Article 4 of the draft constitution guarantees Al-Azhar’s independence and states that the Council of Senior Scholars is to be consulted on issued related to Islamic Sharia, after Al-Azhar rejected last September a proposal making it the final reference for the interpretation of the principles of Sharia and Islamic jurisprudence.
This came following a meeting with different political parties as well as the Coptic Church, where they agreed to keep Article 2 as is in the would-be constitution. Article 2, the subject of much contention, stipulates that Islam is the religion of the State, Arabic is its official language and the principles of the Islamic Sharia are the main source of legislation.
On the other hand, earlier this month, Al-Azhar ‘s representatives in the constituent assembly were quick to object to another recent proposal for the article on Al-Azhar to include provisions for electing the Grand sheikh and determining an age for his retirement.

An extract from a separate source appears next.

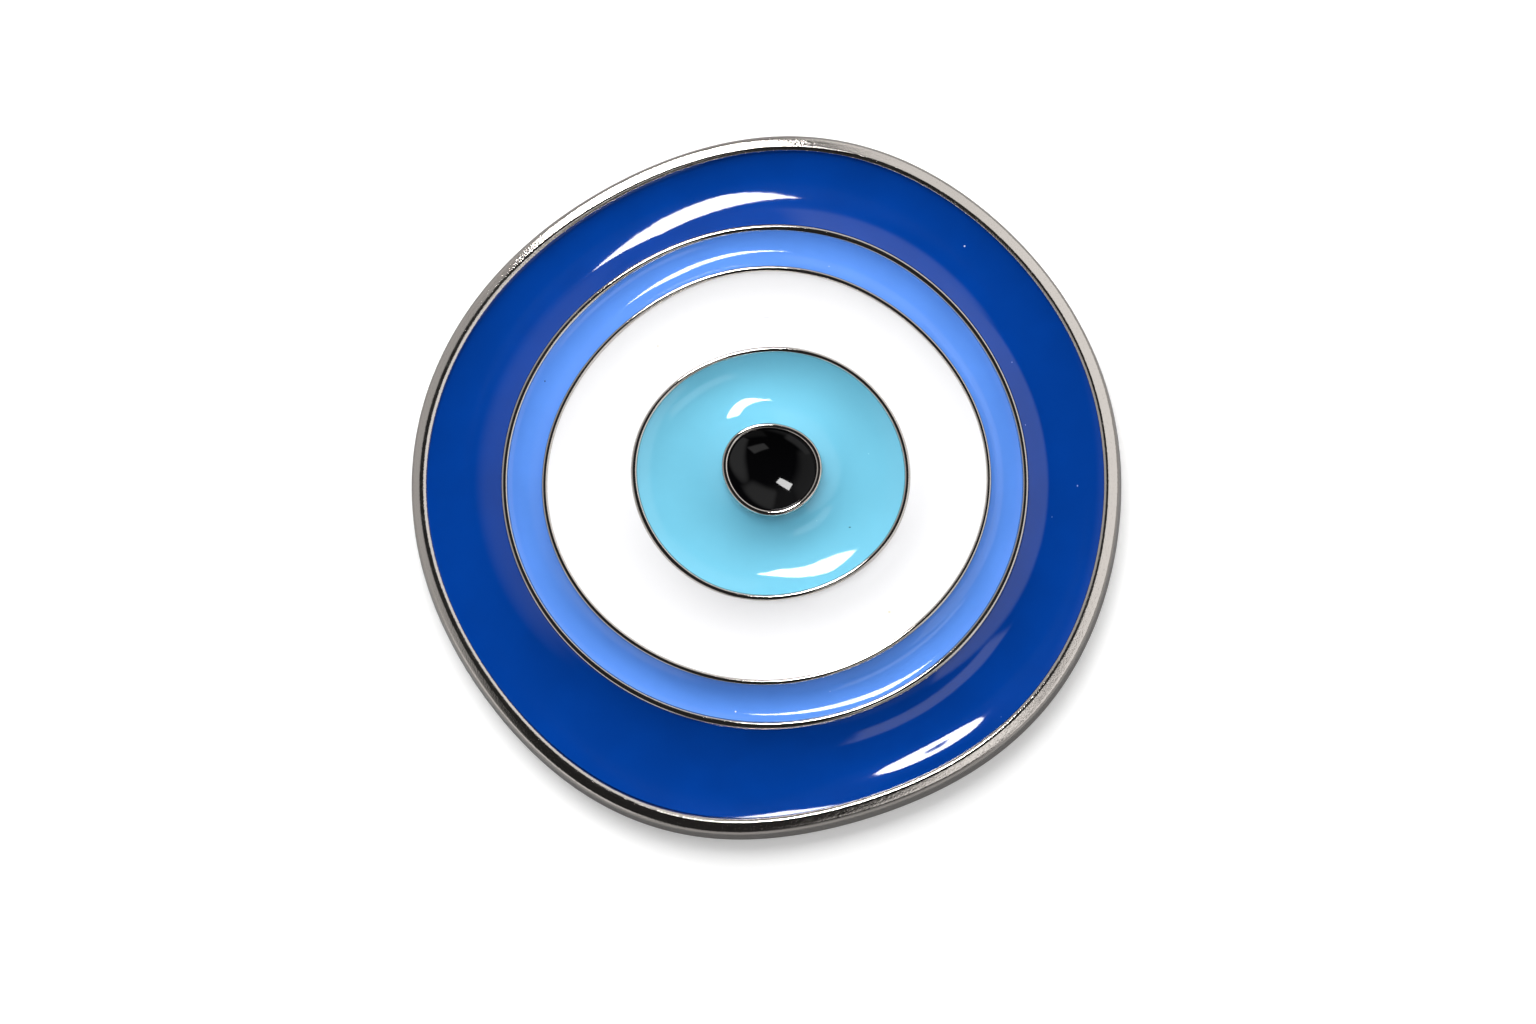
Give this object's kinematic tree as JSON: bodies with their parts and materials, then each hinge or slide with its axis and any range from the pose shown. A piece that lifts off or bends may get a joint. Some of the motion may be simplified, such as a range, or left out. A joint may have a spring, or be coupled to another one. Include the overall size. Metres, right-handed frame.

The coming period will be vital in determining Al-Azhar’s status in Egypt and the Arab world. However, for Azharis without Borders, it is time for the institution to work towards other goals such as uniting Muslims together and restoring its leading role on a global scale.
Ibrahim said that it will not be limited to a political or religious role, but will rather work on reaching out to people, since “the coming phase especially needs Al-Azhar.”